Top 10 Dark Truths About America's Next Top Model
VOICE OVER: Sophia Franklin WRITTEN BY: Joe Shetina
There are a lot of dark truths on the runway. Welcome to MsMojo, and today we're counting down our picks for the most disturbing and shocking things about Tyra Banks' modeling competition. Our countdown includes dangerous runways, no time for grief, transphobia on the set, and more!

#10: Racially Insensitive Photoshoots

Over the past few years, “Top Model” has seen a resurgence through its online discourse, but not always for the right reasons. For instance, photoshoots from early seasons have sparked controversy due to their insensitivity, tone-deafness, and just general bigotry. Contestants in cycle 10 were tasked with posing as unhoused people, while real people experiencing homelessness were made to wear high fashion and model next to them. Even worse, though, were the photoshoots from cycle 4 and 13, where the models had to don varying degrees of brown, black, and yellowface in order to portray a different race than their own. It’s horrible to watch, especially as the models who dared to question the task were shut down.

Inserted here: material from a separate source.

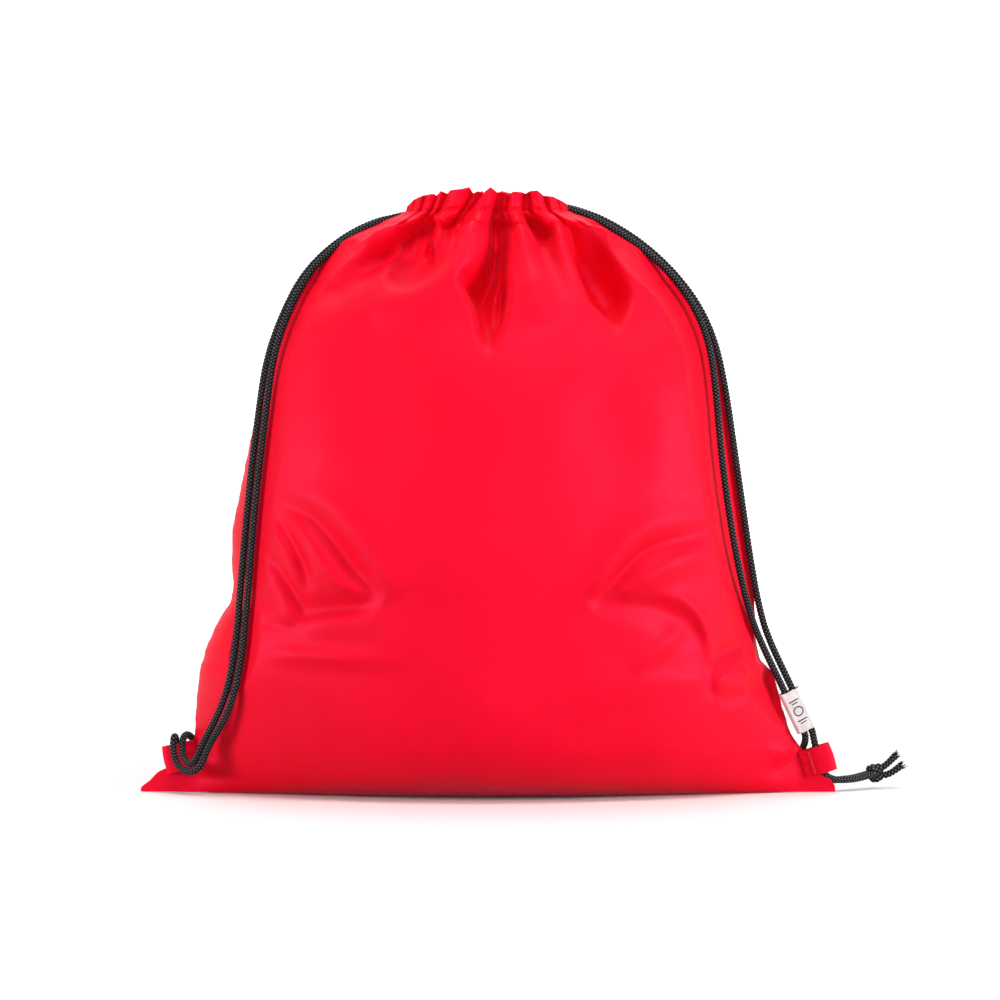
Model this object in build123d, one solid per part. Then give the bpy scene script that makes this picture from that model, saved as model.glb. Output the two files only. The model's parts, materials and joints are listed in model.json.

#9: Perpetuating the Worst Things About the Fashion Industry

Be it supermodels like Twiggy and Paulina Porizkova, photographers like Nigel Barker, or fashion legends like André Leon Talley, the “Top Model” panel was full of heavy hitters. But that came with a price for the aspiring models. The judges often got away with saying some of the most insensitive and callous things under the guise of it being the status quo in the fashion industry. Comments about models’ looks, weight, and willingness to do anything that was asked of them was chalked up to a crash course in learning the business. Longtime judge Janice Dickinson was especially infamous for making these kinds of comments. Maybe the semi-finalist who stomped out of the judging panel on cycle 3 had the right idea all along.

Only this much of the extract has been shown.